Sunday, January 24, 2016

2016 Goals

I've always tried (and failed to live up to) New Year's resolutions.

But I wanted this year to be different. My boyfriend and I had a big fight about it: I told him I looked back at the year that was. And although it was exciting and turbulent (passed the bar, started my first "real" work, etc.), I couldn't help but feel stuck. That this--working late nights, stressing over deadlines, going to him on weekends--was all that lifev has to offer me now, and in the years to come. I could just vanish and nobody would notice, and I could be doing the same thing over and over again until I realize was 40 years old. I told him I was losing myself, my own sense of who I am.

I don't know, but I feel like 2016 should be an important year. This really is the first time I'm not held back by grades or academic requirements. Work is hard, but I am in total control of the direction of my career.

So I told myself, and I told my partner, that maybe I should try out the waters and find out what I really want. I have come up with a list and have been sticking to it so far. I also made sure to make it as precise and concrete as possible.

So just for the sake of putting it out there in the universe:

1. Do mindfulness meditation everyday.
2. Go to the gym/do yoga at least once a week.
3. Go out more often! (Drink with friends, play board games, go mountain hiking, go on trips together, etfc.)

I'm pretty sure my partner's a bit surprised/shocked at some of the changes he's been seeing, but it helps that he's secure and that he's allowing me to become my own person.

Anyway, just now, right after I finished my 17th day of meditation, I realized that maybe all that--working late nights, stressing over deadlines, and go to him on weekends--wasn't all that bad. Actually, it wasn't at all that bad.

Hey, that's gratitude. Maybe this meditation thing is starting to work after all.


Sunday, October 18, 2015

The Break I Needed


It's the end of the first week of my long-ish vacation in this beautiful country, and I've had quite some time to think about things.

No question that Sydney is one of the best places I've been to so far. Granted I haven't been to a lot, but it's definitely better than Hong Kong and Singapore in terms of convenience of transportation, (kind of) pleasant crowd, and a laid back vibe. It's much better than the urban craze of Manila, and I appreciate the parks, museums, and outdoor spots.
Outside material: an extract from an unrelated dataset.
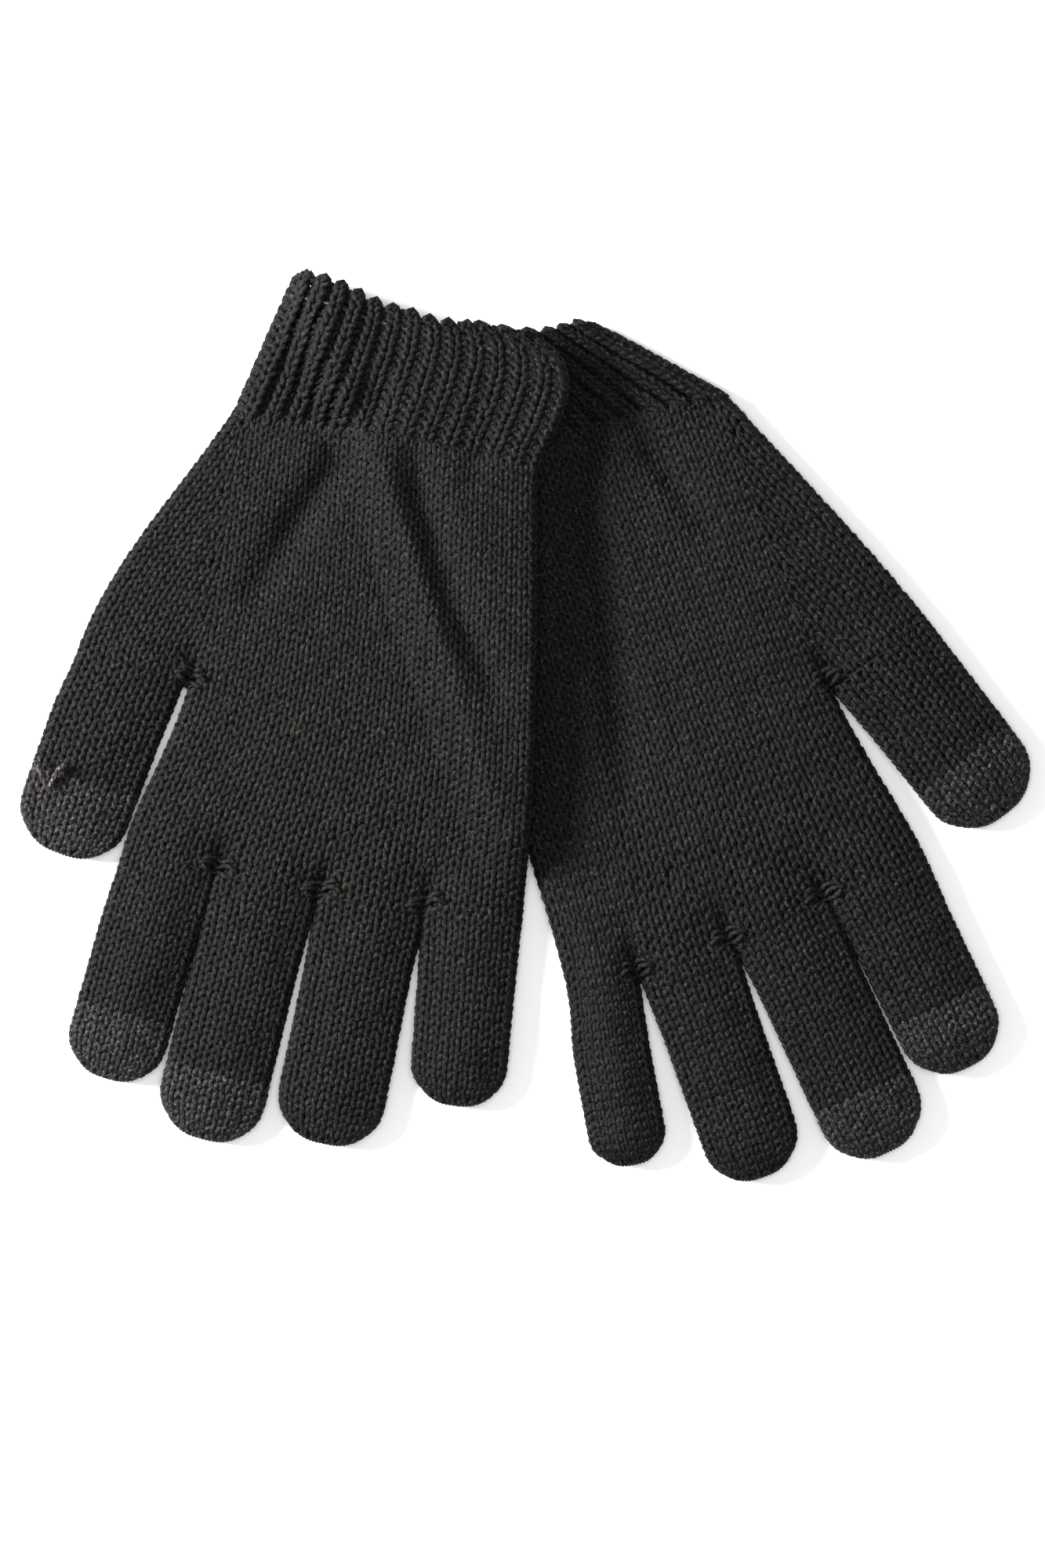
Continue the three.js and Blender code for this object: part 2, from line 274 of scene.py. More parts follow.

I've finally seen dinosaur bones, which is a HUGE deal for someone as obsessed to dinosaurs as I am. Makes you think about how awesome it is that one time dinosaurs used to live in the very terrain we now walk in...


The sunrise is lovely, and I can imagine myself being a morning person here:


I've seen enough though to make me think about the future and to silently map out what I plan to do, at least for the next two years. 

If only for that--for finally having a goal to work towards instead of just wasting my days away--I think this much needed trip is well worth the time.